**Work to complete:** Set down the whole listing verbatim.

______________________________

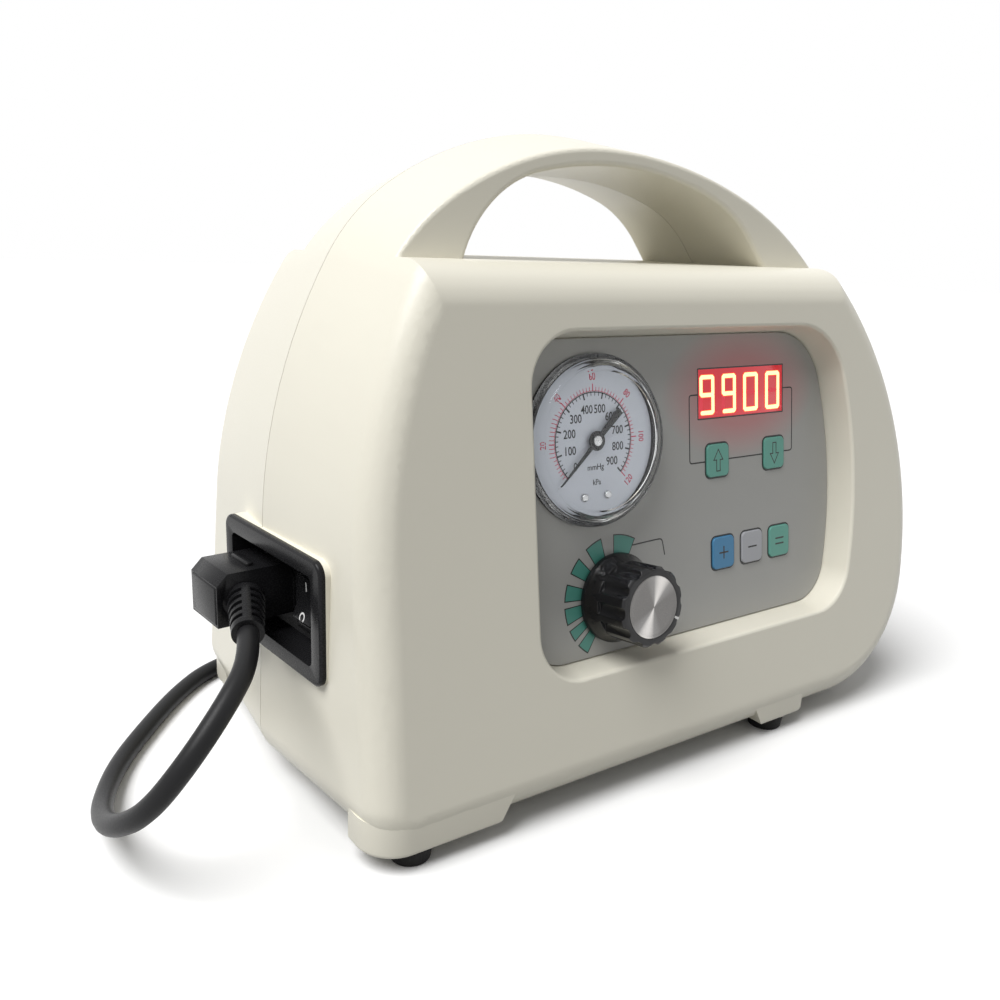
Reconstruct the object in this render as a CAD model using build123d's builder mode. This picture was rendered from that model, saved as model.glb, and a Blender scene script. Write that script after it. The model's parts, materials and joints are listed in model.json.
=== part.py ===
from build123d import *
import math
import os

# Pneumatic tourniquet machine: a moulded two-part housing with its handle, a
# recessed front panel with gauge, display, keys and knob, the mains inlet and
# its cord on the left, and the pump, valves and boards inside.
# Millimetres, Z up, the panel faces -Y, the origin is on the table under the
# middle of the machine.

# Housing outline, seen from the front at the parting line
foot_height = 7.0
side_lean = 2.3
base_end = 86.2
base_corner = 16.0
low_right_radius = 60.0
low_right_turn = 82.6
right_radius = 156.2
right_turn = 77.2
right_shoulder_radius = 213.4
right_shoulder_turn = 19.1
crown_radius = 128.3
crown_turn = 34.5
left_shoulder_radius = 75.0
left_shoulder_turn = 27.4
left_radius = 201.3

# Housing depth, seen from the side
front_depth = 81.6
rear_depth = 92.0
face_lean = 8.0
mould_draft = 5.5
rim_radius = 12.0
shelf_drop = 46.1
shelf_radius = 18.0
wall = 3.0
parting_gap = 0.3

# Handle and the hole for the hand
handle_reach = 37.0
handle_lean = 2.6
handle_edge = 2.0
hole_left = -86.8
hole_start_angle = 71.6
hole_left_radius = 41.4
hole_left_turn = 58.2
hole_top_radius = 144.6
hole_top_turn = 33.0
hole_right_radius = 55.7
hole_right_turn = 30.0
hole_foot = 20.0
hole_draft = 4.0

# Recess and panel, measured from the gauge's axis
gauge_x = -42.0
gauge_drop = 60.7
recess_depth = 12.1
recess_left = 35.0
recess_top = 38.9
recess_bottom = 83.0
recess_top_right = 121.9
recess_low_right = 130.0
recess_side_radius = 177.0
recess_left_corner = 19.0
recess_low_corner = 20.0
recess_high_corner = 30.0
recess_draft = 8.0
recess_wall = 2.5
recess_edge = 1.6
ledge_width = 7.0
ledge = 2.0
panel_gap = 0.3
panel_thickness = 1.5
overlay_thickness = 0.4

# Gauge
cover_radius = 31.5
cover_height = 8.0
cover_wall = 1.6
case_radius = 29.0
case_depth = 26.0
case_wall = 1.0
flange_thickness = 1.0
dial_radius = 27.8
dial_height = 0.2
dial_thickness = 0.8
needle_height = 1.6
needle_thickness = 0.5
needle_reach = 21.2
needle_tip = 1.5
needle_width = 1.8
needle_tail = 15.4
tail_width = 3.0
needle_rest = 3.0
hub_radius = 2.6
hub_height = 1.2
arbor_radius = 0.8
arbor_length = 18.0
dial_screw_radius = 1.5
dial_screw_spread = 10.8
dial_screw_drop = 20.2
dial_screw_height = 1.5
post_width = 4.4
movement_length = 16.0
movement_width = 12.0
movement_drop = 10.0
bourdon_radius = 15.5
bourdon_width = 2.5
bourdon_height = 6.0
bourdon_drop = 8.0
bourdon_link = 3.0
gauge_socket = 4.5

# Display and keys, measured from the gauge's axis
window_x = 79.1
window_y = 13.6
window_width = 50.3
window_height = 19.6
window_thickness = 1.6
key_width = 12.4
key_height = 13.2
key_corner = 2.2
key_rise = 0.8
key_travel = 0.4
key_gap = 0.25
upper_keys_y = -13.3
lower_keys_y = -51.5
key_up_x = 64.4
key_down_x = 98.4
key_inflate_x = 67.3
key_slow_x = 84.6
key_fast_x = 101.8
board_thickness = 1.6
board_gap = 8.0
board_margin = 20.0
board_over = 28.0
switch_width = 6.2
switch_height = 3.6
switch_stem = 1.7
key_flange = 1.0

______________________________

**Correct answer:**
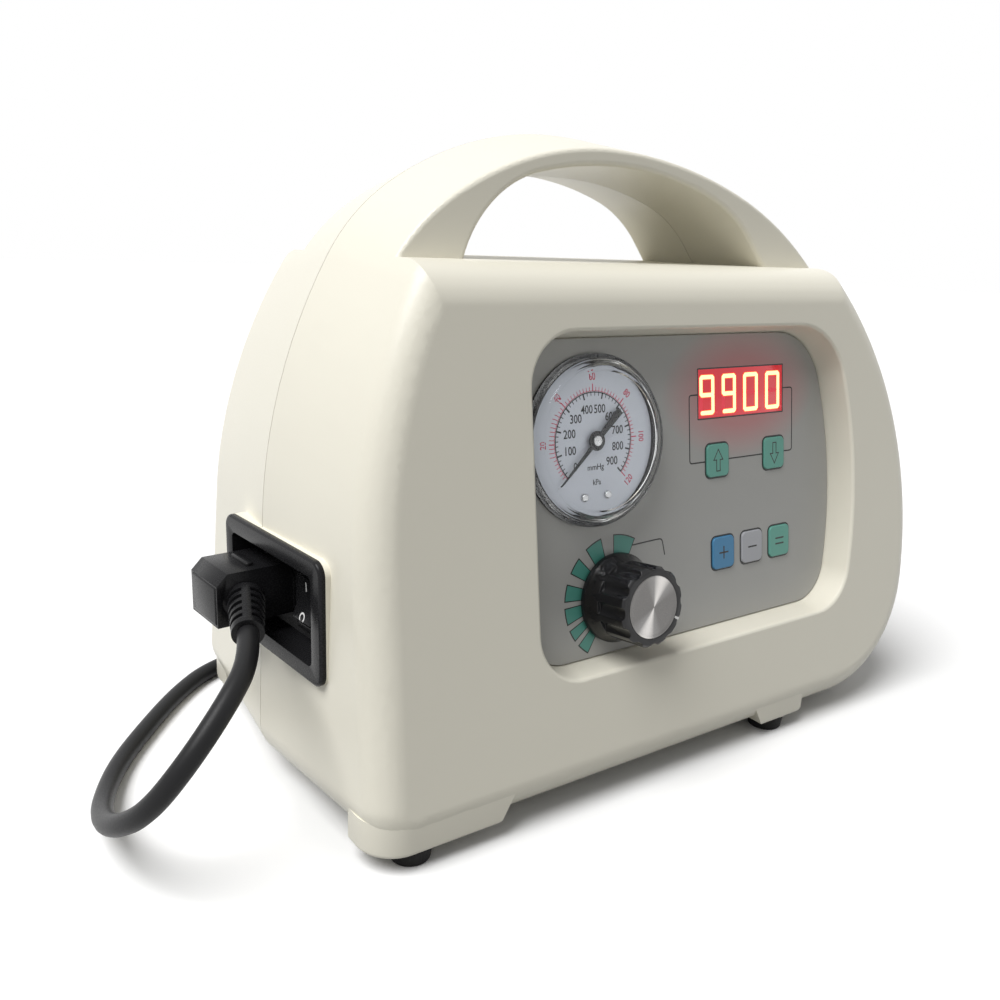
Reconstruct the object in this render as a CAD model using build123d's builder mode. This picture was rendered from that model, saved as model.glb, and a Blender scene script. Write that script after it. The model's parts, materials and joints are listed in model.json.
=== part.py ===
from build123d import *
import math
import os

# Pneumatic tourniquet machine: a moulded two-part housing with its handle, a
# recessed front panel with gauge, display, keys and knob, the mains inlet and
# its cord on the left, and the pump, valves and boards inside.
# Millimetres, Z up, the panel faces -Y, the origin is on the table under the
# middle of the machine.

# Housing outline, seen from the front at the parting line
foot_height = 7.0
side_lean = 2.3
base_end = 86.2
base_corner = 16.0
low_right_radius = 60.0
low_right_turn = 82.6
right_radius = 156.2
right_turn = 77.2
right_shoulder_radius = 213.4
right_shoulder_turn = 19.1
crown_radius = 128.3
crown_turn = 34.5
left_shoulder_radius = 75.0
left_shoulder_turn = 27.4
left_radius = 201.3

# Housing depth, seen from the side
front_depth = 81.6
rear_depth = 92.0
face_lean = 8.0
mould_draft = 5.5
rim_radius = 12.0
shelf_drop = 46.1
shelf_radius = 18.0
wall = 3.0
parting_gap = 0.3

# Handle and the hole for the hand
handle_reach = 37.0
handle_lean = 2.6
handle_edge = 2.0
hole_left = -86.8
hole_start_angle = 71.6
hole_left_radius = 41.4
hole_left_turn = 58.2
hole_top_radius = 144.6
hole_top_turn = 33.0
hole_right_radius = 55.7
hole_right_turn = 30.0
hole_foot = 20.0
hole_draft = 4.0

# Recess and panel, measured from the gauge's axis
gauge_x = -42.0
gauge_drop = 60.7
recess_depth = 12.1
recess_left = 35.0
recess_top = 38.9
recess_bottom = 83.0
recess_top_right = 121.9
recess_low_right = 130.0
recess_side_radius = 177.0
recess_left_corner = 19.0
recess_low_corner = 20.0
recess_high_corner = 30.0
recess_draft = 8.0
recess_wall = 2.5
recess_edge = 1.6
ledge_width = 7.0
ledge = 2.0
panel_gap = 0.3
panel_thickness = 1.5
overlay_thickness = 0.4

# Gauge
cover_radius = 31.5
cover_height = 8.0
cover_wall = 1.6
case_radius = 29.0
case_depth = 26.0
case_wall = 1.0
flange_thickness = 1.0
dial_radius = 27.8
dial_height = 0.2
dial_thickness = 0.8
needle_height = 1.6
needle_thickness = 0.5
needle_reach = 21.2
needle_tip = 1.5
needle_width = 1.8
needle_tail = 15.4
tail_width = 3.0
needle_rest = 3.0
hub_radius = 2.6
hub_height = 1.2
arbor_radius = 0.8
arbor_length = 18.0
dial_screw_radius = 1.5
dial_screw_spread = 10.8
dial_screw_drop = 20.2
dial_screw_height = 1.5
post_width = 4.4
movement_length = 16.0
movement_width = 12.0
movement_drop = 10.0
bourdon_radius = 15.5
bourdon_width = 2.5
bourdon_height = 6.0
bourdon_drop = 8.0
bourdon_link = 3.0
gauge_socket = 4.5

# Display and keys, measured from the gauge's axis
window_x = 79.1
window_y = 13.6
window_width = 50.3
window_height = 19.6
window_thickness = 1.6
key_width = 12.4
key_height = 13.2
key_corner = 2.2
key_rise = 0.8
key_travel = 0.4
key_gap = 0.25
upper_keys_y = -13.3
lower_keys_y = -51.5
key_up_x = 64.4
key_down_x = 98.4
key_inflate_x = 67.3
key_slow_x = 84.6
key_fast_x = 101.8
board_thickness = 1.6
board_gap = 8.0
board_margin = 20.0
board_over = 28.0
switch_width = 6.2
switch_height = 3.6
switch_stem = 1.7
key_flange = 1.0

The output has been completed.